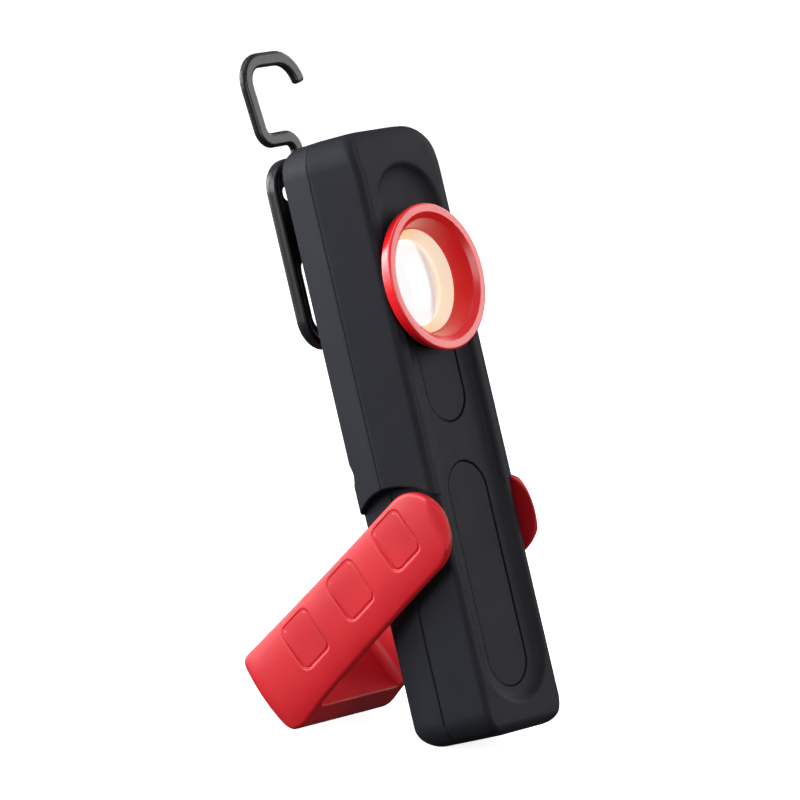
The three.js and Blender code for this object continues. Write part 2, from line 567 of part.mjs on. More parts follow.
// The light leans until its rounded heel and the foot's rounded lower corner touch the same ground.
function leanAngle() {
  const along = FOOT_LENGTH - FOOT_RADIUS;
  const across = ARM_HALF - FOOT_RADIUS;
  const toeY = PIVOT.y + along * Math.sin(FOOT_OPEN) - across * Math.cos(FOOT_OPEN);
  const toeZ = PIVOT.z - along * Math.cos(FOOT_OPEN) - across * Math.sin(FOOT_OPEN);
  const dy = toeY - (BODY_DEPTH - HEEL_RADIUS);
  const dz = toeZ - HEEL_RADIUS;
  return Math.atan2(dz, dy) + Math.asin((HEEL_RADIUS - FOOT_RADIUS) / Math.hypot(dy, dz));
}
light.rotation.x = -leanAngle();

// Origin: on the ground, below the middle of the whole object.
const assembly = new THREE.Group();
assembly.add(light);
const bounds = new THREE.Box3().setFromObject(assembly, true);
light.position.set(-(bounds.min.x + bounds.max.x) / 2, -(bounds.min.y + bounds.max.y) / 2, -bounds.min.z);

export default assembly;
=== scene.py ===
"""Work light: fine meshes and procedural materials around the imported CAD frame.

Shapes are written in millimetres in the light's own frame: x across, v depth (0 at the front face,
growing towards the back) and w up the body. They are signed distance fields, negative inside, that
are turned into meshes and then moved on to the exact surface.
"""

import json
import math

import bpy
import numpy as np
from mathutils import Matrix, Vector


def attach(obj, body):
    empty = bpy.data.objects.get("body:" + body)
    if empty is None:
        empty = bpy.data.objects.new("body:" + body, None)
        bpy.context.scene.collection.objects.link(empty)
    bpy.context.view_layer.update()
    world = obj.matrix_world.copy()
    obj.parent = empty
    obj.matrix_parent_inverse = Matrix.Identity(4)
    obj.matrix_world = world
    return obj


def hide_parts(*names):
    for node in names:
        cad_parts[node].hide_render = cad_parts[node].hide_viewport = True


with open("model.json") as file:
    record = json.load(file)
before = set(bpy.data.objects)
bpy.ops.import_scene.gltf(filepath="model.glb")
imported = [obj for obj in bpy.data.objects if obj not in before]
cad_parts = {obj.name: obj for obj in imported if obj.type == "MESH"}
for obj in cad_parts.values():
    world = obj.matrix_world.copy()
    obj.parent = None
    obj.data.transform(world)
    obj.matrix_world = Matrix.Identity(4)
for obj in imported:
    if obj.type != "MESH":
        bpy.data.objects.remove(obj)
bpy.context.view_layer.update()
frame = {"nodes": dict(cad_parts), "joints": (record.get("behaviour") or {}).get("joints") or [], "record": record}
joints = {joint["name"]: joint for joint in frame["joints"]}
MM = 0.001

# ---- The light's own frame, from the joints ----
X_AXIS = np.array([1.0, 0.0, 0.0])
DEPTH_AXIS = np.array(joints["button_press"]["axis"])
UP_AXIS = np.array([0.0, -DEPTH_AXIS[2], DEPTH_AXIS[1]])
PIVOT_V, PIVOT_W = 9.6, 71.6
ORIGIN = (
    np.array(joints["foot_hinge"]["pos_m"]) - MM * PIVOT_V * DEPTH_AXIS - MM * PIVOT_W * UP_AXIS
)
LIGHT_AXES = np.array([X_AXIS, DEPTH_AXIS, UP_AXIS])
FOOT_OPEN = math.radians(-joints["foot_hinge"]["range_deg"][0])
FOOT_AXES = np.array([
    X_AXIS,
    math.cos(FOOT_OPEN) * DEPTH_AXIS + math.sin(FOOT_OPEN) * UP_AXIS,
    -math.sin(FOOT_OPEN) * DEPTH_AXIS + math.cos(FOOT_OPEN) * UP_AXIS,
])
FOOT_ORIGIN = np.array(joints["foot_hinge"]["pos_m"])


def in_light(point_m):
    """A point of the row frame as (x, v, w) in millimetres."""
    return (LIGHT_AXES @ (np.array(point_m) - ORIGIN)) / MM


def extent(*nodes, axes=LIGHT_AXES, origin=ORIGIN):
    """Lowest and highest corners of CAD nodes in the light's own frame, in millimetres."""
    points = [vertex.co for node in nodes for vertex in frame["nodes"][node].data.vertices]
    points = (np.array(points) - origin) @ axes.T / MM
    return points.min(axis=0), points.max(axis=0)


# ---- Body ----
BODY_HIGH = extent("front_housing", "rear_housing")[1]
LENGTH = BODY_HIGH[2]
DEPTH = BODY_HIGH[1]
WAIST = BODY_HIGH[0]
FRONT_HALF = 22.9
BACK_HALF = 19.6
LOWER_HALF = 20.1
PARTING = 19.8
EDGE = 2.0  # rounding of the long edges
CREASE = 0.7  # softness of the line along the widest part
TOP_CORNER, BOTTOM_CORNER = 11.0, 9.0
BROW_DEPTH, BROW_HEIGHT = 8.0, 18.0
TOE, HEEL, BACK_TOP = 4.0, 8.0, 6.0
WALL = 2.4
FRONT_WALL = 5.0
GAP = 0.3
SEAM = 0.02  # half the gap that shows between the two shells

ARCH_V, ARCH_W, ARCH_RADIUS = 17.2, 61.1, 27.8
POCKET_LIP, POCKET_ROOT = 0.6, 0.4

RECESS_HALF, RECESS_BOTTOM, RECESS_TOP = 16.6, 10.0, 194.7
RECESS_DEPTH, COVE = 2.6, 5.8
RECESS_LIP = 1.4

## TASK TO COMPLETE
Every line of the material must be returned exactly as it appears.

## EXERCISE SOLUTION
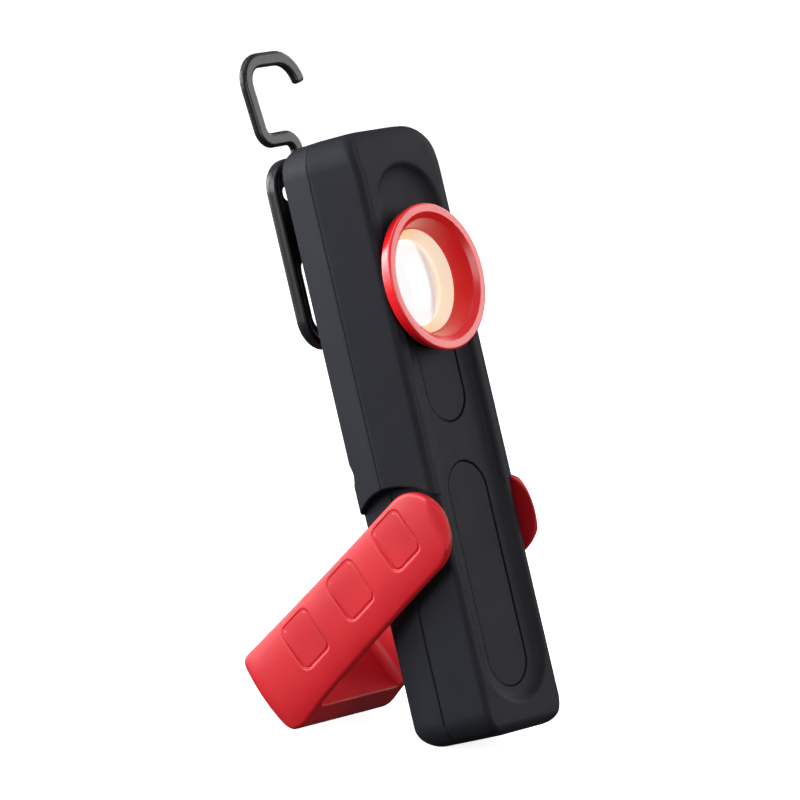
The three.js and Blender code for this object continues. Write part 2, from line 567 of part.mjs on. More parts follow.
// The light leans until its rounded heel and the foot's rounded lower corner touch the same ground.
function leanAngle() {
  const along = FOOT_LENGTH - FOOT_RADIUS;
  const across = ARM_HALF - FOOT_RADIUS;
  const toeY = PIVOT.y + along * Math.sin(FOOT_OPEN) - across * Math.cos(FOOT_OPEN);
  const toeZ = PIVOT.z - along * Math.cos(FOOT_OPEN) - across * Math.sin(FOOT_OPEN);
  const dy = toeY - (BODY_DEPTH - HEEL_RADIUS);
  const dz = toeZ - HEEL_RADIUS;
  return Math.atan2(dz, dy) + Math.asin((HEEL_RADIUS - FOOT_RADIUS) / Math.hypot(dy, dz));
}
light.rotation.x = -leanAngle();

// Origin: on the ground, below the middle of the whole object.
const assembly = new THREE.Group();
assembly.add(light);
const bounds = new THREE.Box3().setFromObject(assembly, true);
light.position.set(-(bounds.min.x + bounds.max.x) / 2, -(bounds.min.y + bounds.max.y) / 2, -bounds.min.z);

export default assembly;
=== scene.py ===
"""Work light: fine meshes and procedural materials around the imported CAD frame.

Shapes are written in millimetres in the light's own frame: x across, v depth (0 at the front face,
growing towards the back) and w up the body. They are signed distance fields, negative inside, that
are turned into meshes and then moved on to the exact surface.
"""

import json
import math

import bpy
import numpy as np
from mathutils import Matrix, Vector


def attach(obj, body):
    empty = bpy.data.objects.get("body:" + body)
    if empty is None:
        empty = bpy.data.objects.new("body:" + body, None)
        bpy.context.scene.collection.objects.link(empty)
    bpy.context.view_layer.update()
    world = obj.matrix_world.copy()
    obj.parent = empty
    obj.matrix_parent_inverse = Matrix.Identity(4)
    obj.matrix_world = world
    return obj


def hide_parts(*names):
    for node in names:
        cad_parts[node].hide_render = cad_parts[node].hide_viewport = True


with open("model.json") as file:
    record = json.load(file)
before = set(bpy.data.objects)
bpy.ops.import_scene.gltf(filepath="model.glb")
imported = [obj for obj in bpy.data.objects if obj not in before]
cad_parts = {obj.name: obj for obj in imported if obj.type == "MESH"}
for obj in cad_parts.values():
    world = obj.matrix_world.copy()
    obj.parent = None
    obj.data.transform(world)
    obj.matrix_world = Matrix.Identity(4)
for obj in imported:
    if obj.type != "MESH":
        bpy.data.objects.remove(obj)
bpy.context.view_layer.update()
frame = {"nodes": dict(cad_parts), "joints": (record.get("behaviour") or {}).get("joints") or [], "record": record}
joints = {joint["name"]: joint for joint in frame["joints"]}
MM = 0.001

# ---- The light's own frame, from the joints ----
X_AXIS = np.array([1.0, 0.0, 0.0])
DEPTH_AXIS = np.array(joints["button_press"]["axis"])
UP_AXIS = np.array([0.0, -DEPTH_AXIS[2], DEPTH_AXIS[1]])
PIVOT_V, PIVOT_W = 9.6, 71.6
ORIGIN = (
    np.array(joints["foot_hinge"]["pos_m"]) - MM * PIVOT_V * DEPTH_AXIS - MM * PIVOT_W * UP_AXIS
)
LIGHT_AXES = np.array([X_AXIS, DEPTH_AXIS, UP_AXIS])
FOOT_OPEN = math.radians(-joints["foot_hinge"]["range_deg"][0])
FOOT_AXES = np.array([
    X_AXIS,
    math.cos(FOOT_OPEN) * DEPTH_AXIS + math.sin(FOOT_OPEN) * UP_AXIS,
    -math.sin(FOOT_OPEN) * DEPTH_AXIS + math.cos(FOOT_OPEN) * UP_AXIS,
])
FOOT_ORIGIN = np.array(joints["foot_hinge"]["pos_m"])


def in_light(point_m):
    """A point of the row frame as (x, v, w) in millimetres."""
    return (LIGHT_AXES @ (np.array(point_m) - ORIGIN)) / MM


def extent(*nodes, axes=LIGHT_AXES, origin=ORIGIN):
    """Lowest and highest corners of CAD nodes in the light's own frame, in millimetres."""
    points = [vertex.co for node in nodes for vertex in frame["nodes"][node].data.vertices]
    points = (np.array(points) - origin) @ axes.T / MM
    return points.min(axis=0), points.max(axis=0)


# ---- Body ----
BODY_HIGH = extent("front_housing", "rear_housing")[1]
LENGTH = BODY_HIGH[2]
DEPTH = BODY_HIGH[1]
WAIST = BODY_HIGH[0]
FRONT_HALF = 22.9
BACK_HALF = 19.6
LOWER_HALF = 20.1
PARTING = 19.8
EDGE = 2.0  # rounding of the long edges
CREASE = 0.7  # softness of the line along the widest part
TOP_CORNER, BOTTOM_CORNER = 11.0, 9.0
BROW_DEPTH, BROW_HEIGHT = 8.0, 18.0
TOE, HEEL, BACK_TOP = 4.0, 8.0, 6.0
WALL = 2.4
FRONT_WALL = 5.0
GAP = 0.3
SEAM = 0.02  # half the gap that shows between the two shells

ARCH_V, ARCH_W, ARCH_RADIUS = 17.2, 61.1, 27.8
POCKET_LIP, POCKET_ROOT = 0.6, 0.4

RECESS_HALF, RECESS_BOTTOM, RECESS_TOP = 16.6, 10.0, 194.7
RECESS_DEPTH, COVE = 2.6, 5.8
RECESS_LIP = 1.4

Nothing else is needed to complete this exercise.